Friday, November 14, 2008

A Great Tree Has Fallen: Miriam Makeba (1932-2008)



I wanted to give honor and tribute to Miriam Makeba. (March 4,1932 - November 10, 2008) Here is a bit of herstory I found on the web at wikipedia and some videos of her songs:

She was a South African singer and civil rights activist. She was born in Johannesburg, South Africa to a Swazi Sangoma mother and Xhosa father. She began singing when she was a child and started her professional career in the 1950s with the Manhattan Brothers then formed her own group called the Skylarks - blending the sounds of jazz and traditional South African melodies.

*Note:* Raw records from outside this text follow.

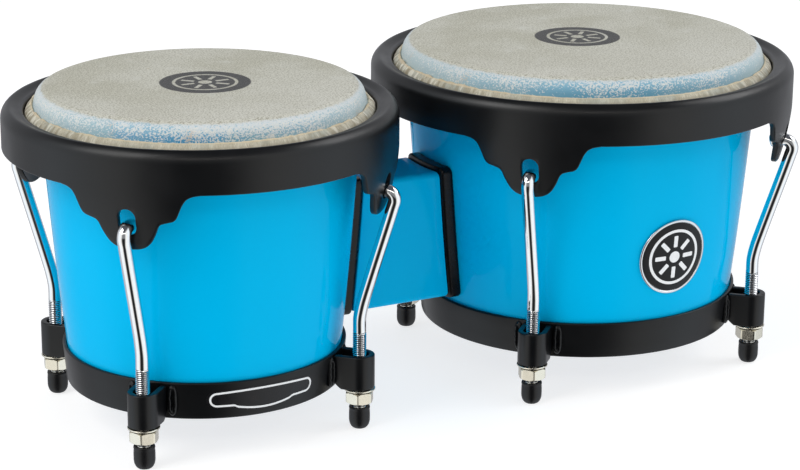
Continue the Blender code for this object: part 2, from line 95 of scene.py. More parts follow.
def spline(points, x):
    """A smooth curve through points of (x, y), with no overshoot."""
    if x <= points[0][0]:
        return points[0][1]
    if x >= points[-1][0]:
        return points[-1][1]
    slopes = [(b[1] - a[1]) / (b[0] - a[0]) for a, b in zip(points, points[1:])]
    for i in range(len(slopes)):
        if x <= points[i + 1][0]:
            break

    def tangent(k):
        if k == 0:
            return slopes[0]
        if k == len(points) - 1:
            return slopes[-1]
        a, b = slopes[k - 1], slopes[k]
        return 0.0 if a * b <= 0 else 2 * a * b / (a + b)

    h = points[i + 1][0] - points[i][0]
    t = (x - points[i][0]) / h
    m0, m1 = tangent(i) * h, tangent(i + 1) * h
    return (
        (2 * t**3 - 3 * t**2 + 1) * points[i][1] + (t**3 - 2 * t**2 + t) * m0
        + (-2 * t**3 + 3 * t**2) * points[i + 1][1] + (t**3 - t**2) * m1
    )


def shell_radius(z):
    return spline(SHELL_LINE, z)


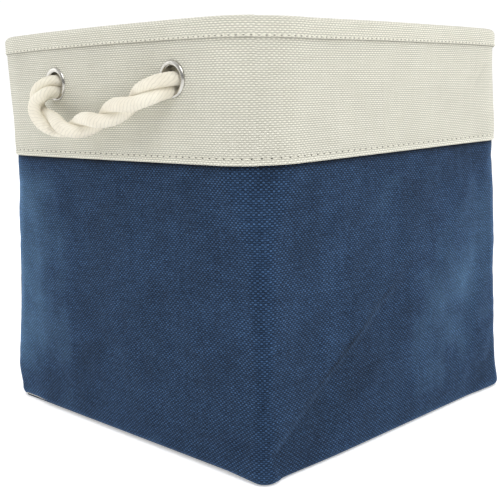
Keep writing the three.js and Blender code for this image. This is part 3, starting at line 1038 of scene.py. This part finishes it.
def smooth_path(points, step):
    """A centripetal Catmull-Rom curve through the points, sampled every `step` mm."""
    p = np.asarray(points, float)
    p = np.concatenate([[2 * p[0] - p[1]], p, [2 * p[-1] - p[-2]]])
    samples = []
    for a, b, c, d in zip(p[:-3], p[1:-2], p[2:-1], p[3:]):
        t1 = np.linalg.norm(b - a) ** 0.5
        t2 = t1 + np.linalg.norm(c - b) ** 0.5
        t3 = t2 + np.linalg.norm(d - c) ** 0.5
        t = np.linspace(t1, t2, 40)[:-1, None]
        ab = (t1 - t) / t1 * a + t / t1 * b
        bc = (t2 - t) / (t2 - t1) * b + (t - t1) / (t2 - t1) * c
        cd = (t3 - t) / (t3 - t2) * c + (t - t2) / (t3 - t2) * d
        abc = (t2 - t) / t2 * ab + t / t2 * bc
        bcd = (t3 - t) / (t3 - t1) * bc + (t - t1) / (t3 - t1) * cd
        samples.append((t2 - t) / (t2 - t1) * abc + (t - t1) / (t2 - t1) * bcd)
    samples = np.concatenate(samples + [p[-2:-1]])
    lengths = np.concatenate([[0], np.cumsum(np.linalg.norm(np.diff(samples, axis=0), axis=1))])
    at = np.linspace(0, lengths[-1], int(lengths[-1] / step) + 1)
    path = np.stack([np.interp(at, lengths, samples[:, k]) for k in range(3)], 1)
    return path, at


def carried_frames(path):
    """Two directions across the path at each point, carried along it without twist."""
    tangents = np.gradient(path, axis=0)
    tangents /= np.linalg.norm(tangents, axis=1)[:, None]
    side = np.cross(tangents[0], [0.1, 0.2, 1])
    side /= np.linalg.norm(side)
    sides = []
    for tangent in tangents:
        side = side - tangent * (side @ tangent)
        side = side / np.linalg.norm(side)
        sides.append(side)
    sides = np.array(sides)
    return tangents, sides, np.cross(tangents, sides)


STRAND_MIDDLE = 3.95  # from the rope's middle to each strand's
STRAND_DEPTH = 4.15  # half sizes of a strand, away from the rope's middle and across
STRAND_WIDTH = 5.05
YARNS = 10
YARN_RATE = 3.0  # how fast the yarns turn along a strand, in radians a mm
SEAM_ANGLE = 157  # degrees of each strand's outline that show, either way from its outer side
STRAND_STEPS = 38


def rope_mesh(name, points, thickness, turn, settle, material, body):
    """Two twisted strands as one skin.

    thickness(at, total) is the size against the full rope, turn is the strands' angle at the start
    and settle is how much twist is missing near the end.
    """
    path, at = smooth_path(points, 0.45)
    _, sides, ups = carried_frames(path)
    scale = thickness(at, at[-1])[:, None]
    twist = (turn + 2 * math.pi * at / ROPE_LAY)[:, None]
    psi = np.radians(np.linspace(-SEAM_ANGLE, SEAM_ANGLE, STRAND_STEPS))[None, :]
    rings, across_yarn, along_yarn = [], [], []
    for strand in range(2):
        angle = twist + math.pi * strand - settle * smooth(at, at[-1] - 48, at[-1] - 10)[:, None]
        phase = YARNS * psi + YARN_RATE * at[:, None] + 1.7 * strand
        ridge = np.abs(np.cos(phase / 2)) ** 0.7 - 0.6
        slack = 0.12 * waves(at[:, None], psi * 5, 50 + strand, 17)
        grow = 0.24 * ridge + slack
        x = STRAND_MIDDLE + (STRAND_DEPTH + grow) * np.cos(psi)
        y = (STRAND_WIDTH + grow) * np.sin(psi)
        u = scale * (x * np.cos(angle) - y * np.sin(angle))
        v = scale * (x * np.sin(angle) + y * np.cos(angle))
        rings.append(path[:, None] + u[..., None] * sides[:, None] + v[..., None] * ups[:, None])
        across_yarn.append(phase / (2 * math.pi) * YARN_UV)
        along_yarn.append(at[:, None] * 0.4 + 4.05 * psi)
    grid = np.concatenate(rings, 1)
    u = np.concatenate(across_yarn + [across_yarn[0][:, :1]], 1)
    v = np.concatenate(along_yarn + [along_yarn[0][:, :1]], 1)
    return grid_mesh(name, grid, u, v, (material, body, "cotton_rope"), caps=True), path


HANDLE_ROUTE = [
    (-54.7, -127.0, 244.6),
    (-54.7, -134.0, 244.2),
    (-54.7, -141.0, 243.4),
    (-54.9, -147.0, 242.6),
    (-56.0, -151.8, 240.4),
    (-57.6, -154.6, 236.2),
    (-58.2, -155.8, 231.6),
    (-56.8, -156.0, 227.2),
    (-52.8, -156.0, 223.2),
    (-45.4, -155.8, 219.6),
    (-35.0, -155.6, 216.8),
    (-22.0, -155.6, 215.6),
    (-8.0, -155.2, 217.0),
    (8.0, -155.0, 220.4),
    (24.0, -155.0, 224.6),
    (40.0, -155.0, 229.8),
    (51.0, -155.0, 234.0),
    (60.0, -154.6, 237.2),
    (66.2, -151.8, 239.6),
    (69.0, -146.4, 241.2),
    (69.3, -140.0, 242.6),
    (69.3, -134.0, 243.6),
    (69.3, -127.0, 244.6),
]
KNOT_ROUTE = [
    (0, -14, 0),
    (0, -4, 0.5),
    (-1, 3, 2),
    (-2, 7, 6),
    (1, 6.5, 10.3),
    (7.5, 5, 7),
    (10.2, 3.5, 0),
    (7.2, 2, -7.2),
    (0, 0.5, -10.2),
    (-7.2, -1, -7.2),
    (-10.2, -2.5, 0),
    (-7.2, -4, 7.2),
    (0, -5, 10.2),
    (7.4, -4.6, 7.2),
    (10.4, -3.4, 0),
    (9.8, -1, -8),
    (8.8, 0.2, -15),
    (8.4, 0.6, -21),
]


def handle_thickness(at, total):
    """The rope is pressed together where it passes through the eyelets."""
    reach = np.minimum(at, total - at)
    return 0.86 + 0.14 * smooth(reach, 6, 17)


def knot_thickness(at, total):
    return 0.74 - 0.09 * smooth(at, total - 6, total)


def on_back(points):
    return [(-x, -y, z) for x, y, z in points]


def rope_handle(name, node, points, material):
    handle, path = rope_mesh(name, points, handle_thickness, 0.28, 1.0, material, None)
    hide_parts(node)
    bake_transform(handle)


def rope_knot(name, node, x, way, material):
    """A knot inside the bin. way is 1 on the front wall and -1 on the back."""
    points = [(x + way * px, way * (KNOT_Y + py), EYELET_Z + pz) for px, py, pz in KNOT_ROUTE]
    knot, _ = rope_mesh(name, points, knot_thickness, 0.3, 0, material, "rim")
    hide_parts(node)
    return points[-1]


def fibre_mesh(name, starts, headings, lengths, radius, droop, seed, looks):
    """Loose fibres: thin three-sided tubes that curl and droop."""
    dice = np.random.default_rng(seed)
    steps, sides = 7, 3
    along = np.asarray(headings) / np.linalg.norm(headings, axis=1)[:, None]
    side = np.cross(along, [0.3, 0.1, 1.0])
    side /= np.linalg.norm(side, axis=1)[:, None]
    up = np.cross(along, side)
    curl = dice.uniform(-0.9, 0.9, (len(along), 2))
    bend = curl[:, :1] * side + curl[:, 1:] * up - np.array([0, 0, droop])
    share = np.linspace(0, 1, steps)[:, None]
    reach = np.asarray(lengths)[:, None, None]
    centres = np.asarray(starts)[:, None] + reach * (share * along[:, None] + share**2 / 2 * bend[:, None])
    ring = np.arange(sides)[:, None] * 2 * math.pi / sides
    spokes = side[:, None] * np.cos(ring) + up[:, None] * np.sin(ring)
    size = radius * (1 - 0.6 * share)[..., None]
    points = (centres[:, :, None] + size * spokes[:, None]).reshape(-1, 3)
    faces = []
    for start in range(0, len(points), steps * sides):
        faces += tube_faces(start, steps, sides)
    plain = np.zeros((sum(len(f) for f in faces), 2))
    return make_mesh(name, points, faces, plain, *looks)


def frayed_end(name, end, seed, material):
    """The unravelled tuft at the end of a knot's tail."""
    dice = np.random.default_rng(seed)
    count = 150
    angles = dice.uniform(0, 2 * math.pi, count)
    reach = 4.6 * np.sqrt(dice.uniform(0, 1, count))
    spread = np.stack([np.cos(angles) * reach, np.sin(angles) * reach, np.zeros(count)], 1)
    starts = np.asarray(end) + spread + np.array([0, 0, 1.5])
    headings = spread * 0.06 + np.array([0, 0, -1.0]) + dice.normal(0, 0.12, (count, 3))
    lengths = dice.uniform(2.2, 5, count)
    fibre_mesh(name, starts, headings, lengths, 0.2, 0.1, seed, (material, "rim", "cotton_rope"))


def handle_fuzz(name, points, way, seed, material, body):
    """Stray fibres along the handle, most of them on its first bend, and none towards the wall."""
    dice = np.random.default_rng(seed)
    path, at = smooth_path(points, 0.5)
    tangents, sides, ups = carried_frames(path)
    total = at[-1]
    stretches = [(40, 66, 100), (92, 100, 16), (42, total - 42, 70)]
    places = np.concatenate([dice.uniform(*stretch) for stretch in stretches])
    starts, headings = [], []
    for place in places:
        k = int(place / total * (len(path) - 1))
        angle = dice.uniform(0, 2 * math.pi)
        out = sides[k] * math.cos(angle) + ups[k] * math.sin(angle)
        if out[1] * way > 0.45:
            out = -out
        starts.append(path[k] + out * 5.2)
        headings.append(out + tangents[k] * dice.normal(0, 0.9))
    lengths = dice.uniform(1.8, 4.6, len(places))
    fibre_mesh(name, starts, headings, lengths, 0.1, 0.25, seed, (material, body, "cotton_rope"))


# ---------------------------------------------------------------- eyelets


def turned(name, profile, x, y, z, lean, way, looks):
    """A ring turned about the Y axis from a closed (radius, out) profile. way is -1 on the back wall."""
    steps = 96
    angles = np.arange(steps) / steps * 2 * math.pi
    profile = np.asarray(profile, float)
    radius, out = profile[:, :1], profile[:, 1:]
    px = radius * np.cos(angles)
    pz = radius * np.sin(angles)
    py = np.broadcast_to(-out, px.shape)
    py, pz = py * math.cos(lean) - pz * math.sin(lean), py * math.sin(lean) + pz * math.cos(lean)
    grid = np.stack([way * (x + px), way * (y + py), z + pz], -1)
    u = np.append(angles, 2 * math.pi) * 10
    v = np.arange(len(profile) + 1.0)
    return grid_mesh(name, grid, u, v, looks, wrap_rows=True)


def eyelet(prefix, x, way, material):
    """The polished ring outside and the washer inside, leaning back with the wall."""
    half, _ = section(EYELET_Z, BAND_OFFSET)
    lean = math.atan(RIM_FLARE / (HEIGHT - BAND_BOTTOM))
    crown = half_round((9.75, 0.35), 1.85, 1.75, 0, 180, 22)
    lip = half_round((7.9, -7.0), 0.5, 0.5, 180, 360, 8)
    profile = crown + [(7.4, -1), (7.4, -4)] + lip + [(8.1, -3), (8.1, 0.1), (8.6, 0.25)]
    place = (x, -float(half), EYELET_Z, lean, way)
    looks = (material, "rim", "eyelet_nickel")
    front = turned(prefix + "_eyelet_ring", profile[::-1], *place, looks)
    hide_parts(prefix + "_eyelet")
    disc = half_round((9.95, -6.5), 1.55, 0.4, 0, 360, 25)[:-1]
    washer = turned(prefix + "_washer_ring", disc[::-1], *place, looks)
    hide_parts(prefix + "_eyelet_washer")


# ---------------------------------------------------------------- the whole bin


def paint(node, material):
    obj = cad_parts[node]
    obj.data.materials.clear()
    obj.data.materials.append(material)
    obj.data.shade_smooth()


def build():
    cream, navy, lining = cream_material(), navy_material(), lining_material()
    cotton = rope_material()
    thread = thread_material("cream_thread", linear(226, 224, 210), linear(200, 197, 182))
    # Painted shade: dark discs for the needle holes, paler on the hem rows.
    hole_shade = thread_material("needle_hole_shade", linear(96, 94, 84), linear(70, 68, 60))
    hem_shade = thread_material("hem_needle_hole_shade", linear(142, 140, 128), linear(118, 116, 105))
    nickel = metal_material("polished_nickel", linear(192, 190, 184), linear(150, 147, 140), 0.2, 0.03)
    steel = metal_material("rim_steel", linear(150, 150, 148), linear(110, 106, 100), 0.35, 0.05)

    for wall, way, first, second in (("front", 1, "left", "right"), ("back", -1, "right", "left")):
        route = HANDLE_ROUTE if way > 0 else on_back(HANDLE_ROUTE)
        body = wall + "_rope"
        rope_handle(wall + "_rope_handle", wall + "_handle", route, cotton)
        handle_fuzz(wall + "_rope_fibres", route, way, 61, cotton, body)
        for x, name in zip(EYELETS_X, (first, second)):
            prefix = wall + "_" + name
            tail = rope_knot(prefix + "_knot", prefix + "_rope_knot", way * x, way, cotton)
            frayed_end(prefix + "_knot_fray", tail, 70 + len(prefix), cotton)
            eyelet(prefix, x, way, nickel)

    navy_looks, lining_looks = (navy, "lower_bin", "navy_cloth"), (lining, "lower_bin", "lining_cloth")
    base_cloth = pillow("base_cloth", 133.8, 5, 0.0, 1.6, 1.2, 0, navy_looks)
    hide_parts("base_panel")
    base_lining = pillow("base_lining_cloth", 134.4, 6, 1.9, 2.6, 0.4, 0, lining_looks)
    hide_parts("base_lining")
    navy_walls(navy)
    wall_lining(lining)
    cream_band(cream)
    inner_facing(cream)
    rim_binding(cream)
    board_looks = (lining, "base_board", "lining_cloth")
    cover = pillow("base_board_cloth", 133.3, 30, 2.9, 6.5, 1.8, 0.5, board_looks)
    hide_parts("base_board_cover")

    band_row = (BAND_OFFSET + 0.3, BAND_STITCH_Z, pulled_stitches, band_lift)
    stitch_row("band_stitches", BAND_STITCH_PITCH, *band_row, (thread, hole_shade), 1)
    for seed, name, offset in ((2, "hem_stitches", BINDING_OUTER), (3, "inner_hem_stitches", BINDING_INNER)):
        hem_row = (offset, HEM_STITCH_Z, binding_bulge, rim_lift)
        stitch_row(name, HEM_STITCH_PITCH, *hem_row, (thread, hem_shade), seed)

    paint("rim_wire", steel)
    paint("rim_wire_sleeve", steel)
    paint("base_board_core", board_material())


def add_floor():
    drop = (0, 0, -0.2 * MM)
    bpy.ops.mesh.primitive_grid_add(x_subdivisions=8, y_subdivisions=8, size=FLOOR_SIZE, location=drop)
    floor = bpy.context.object
    floor.name = "floor"
    floor.data.materials.append(floor_material())


add_camera()
build()
set_view()
add_world()
add_floor()
add_light("key", (1.2, -0.9, 2.0), (0.05, -0.05, 0.15), 1.3, 26)
add_light("left_fill", (-1.9, -1.0, 0.9), (0, 0, 0.15), 1.5, 7)
add_light("right_fill", (1.3, 1.8, 0.9), (0, 0, 0.15), 1.5, 9)
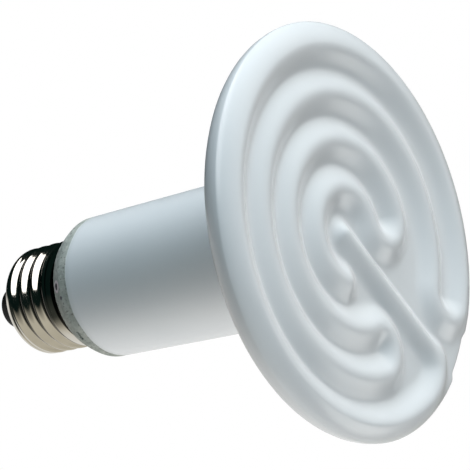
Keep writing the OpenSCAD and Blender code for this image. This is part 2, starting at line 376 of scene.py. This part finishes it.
# bare end band, bevel and foot
zz = list(np.linspace(72.0, 73.9, 4)) + list(np.linspace(74.15, 75.15, 9)) + list(np.linspace(75.4, 78.2, 7))
for z in zz:
    t = max(0.0, (z - BEVEL_Z) / (FOOT_Z - BEVEL_Z))
    r = 17.4 - 0.4 * (min(z, BEVEL_Z) - 17.2) / (BEVEL_Z - 17.2) - 2.0 * t ** 1.22
    sk.ring(round_ring(720, r, z, slit))
for r, z in ((14.98, 78.3), (14.85, 78.38), (14.7, 78.4)):
    sk.ring(round_ring(720, r, z))
for r, z in ((14.0, 78.39), (13.5, 78.3), (13.4, 78.0), (13.3, 77.7), (11.2, 77.7), (11.02, 77.9), (11.0, 79.2), (11.0, 88.1), (10.8, 88.6), (10.4, 88.7)):
    sk.ring(round_ring(360, r, z))
for r, z in ((7.6, 88.7), (7.2, 88.3), (7.2, 76.4), (12.4, 67.4), (12.4, 40.0), (12.4, 16.0), (11.6, 13.6), (9.4, 12.5)):
    sk.ring(round_ring(180, r, z))
sk.end((0.0, 0.0, 12.5 * MM))
body = make_object("glazed_body", sk.v, sk.f)

# ---------------------------------------------------------------- screw shell
PITCH, TH_R, RT_R = 3.629, 13.2, 12.22
CREST1, RIM_Z, END_R = 87.55, 78.7, 2.9
LAST_Z = CREST1 + 2 * PITCH + 0.25
SH_T = 0.35


def thread_r(z, th_deg):
    zc = CREST1 + PITCH * th_deg / 360.0
    c = 0.5 - 0.5 * np.cos(2 * np.pi * (z - zc) / PITCH)
    c = c ** 0.92
    env = smooth(82.9, 84.7, z) * (1 - smooth(94.1, 95.7, z))
    return TH_R - (TH_R - RT_R) * c * env


def end_curve(z):
    """radius that the turned-in end allows at height z"""
    q = np.clip((z - LAST_Z) / END_R, 0, 1)
    return TH_R - END_R * (1 - np.sqrt(1 - q * q))


NS = 288
th_s = np.arange(NS) * 2 * np.pi / NS
th_deg = np.degrees((th_s + np.pi) % (2 * np.pi) - np.pi)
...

Her break came when she starred in the anti-apartheid documentary Come Back, Africa in 1959 by independent filmmaker Lionel Rogosin. In 1966, Makeba won a Grammy Award for Best Folk Recording together with Harry Belafonte for An Evening With Belafonte/Makeba. The album dealt with the political plight of black South Africans under apartheid which resulted in her South African passport being revoked.
This did not move Makeba, in 1963 she testified against apartheid before the United Nations - with this South Africa revoked her citizenship and her right to ever return to her country.

In exile, Makeba went on to release her famous hits, "Pata Pata", "The Click Song" and "Malaika". In 1968 she married civil rights activist and Student Non-violent Coordinating Committee leader Stokely Carmichael which caused controversy in the United States, and her record deals and tours were canceled. As a result of this, the couple moved to Guinea, where they became close with President Ahmed Sékou Touré and his wife. Makeba separated from Carmichael in 1973, and continued to perform primarily in Africa, South America and Europe. She was one of the African and Afro-American entertainers at the 1974 Rumble in the Jungle match between Muhammad Ali and George Foreman held in Zaïre. Makeba also served as a Guinean delegate to the United Nations, for which she won the Dag Hammarskjöld Peace Prize in 1986.



After the death of her only daughter Bongi Makeba in 1985, she moved to Brussels. In 1987, she appeared in Paul Simon's Graceland tour. Shortly thereafter she published her autobiography Makeba: My Story (ISBN 0-453-00561-6).

It was not until 1990 that Makeba returned to South Africa at the request of Nelson Mandela. In January 2000, her album, Homeland, produced by Cedric Samson and Michael Levinsohn[5] was nominated for a Grammy Award in the "Best World Music" category[6]. In 2001 she was awarded the Gold Otto Hahn Peace Medal by the United Nations Association of Germany (DGVN) in Berlin, "for outstanding services to peace and international understanding". In 2002, she shared the Polar Music Prize with Sofia Gubaidulina. In 2004, Makeba was voted 38th in the Top 100 Great South Africans. Makeba started a worldwide farewell tour in 2005, holding concerts in all of those countries that she had visited during her working life.

Makeba addresses the United Nations...


On November 10, 2008 Makeba suffered a heart attack on stage while giving a benefit concert for writer Roberto Saviano in his stand against the Camorra a mafia-like organization local to the Region of Campania, Italy. The final song she performed was "Pata Pata".

1 comments:

Anonymous said...

Thank you for this.
My heart breaks, yet I'm uplifted.

Madam Makeba was one of the singers that my parents introduced me to along with Nina Simone and countless powerful others.

The world is that much better that she lived, and your tribute to her is beautiful.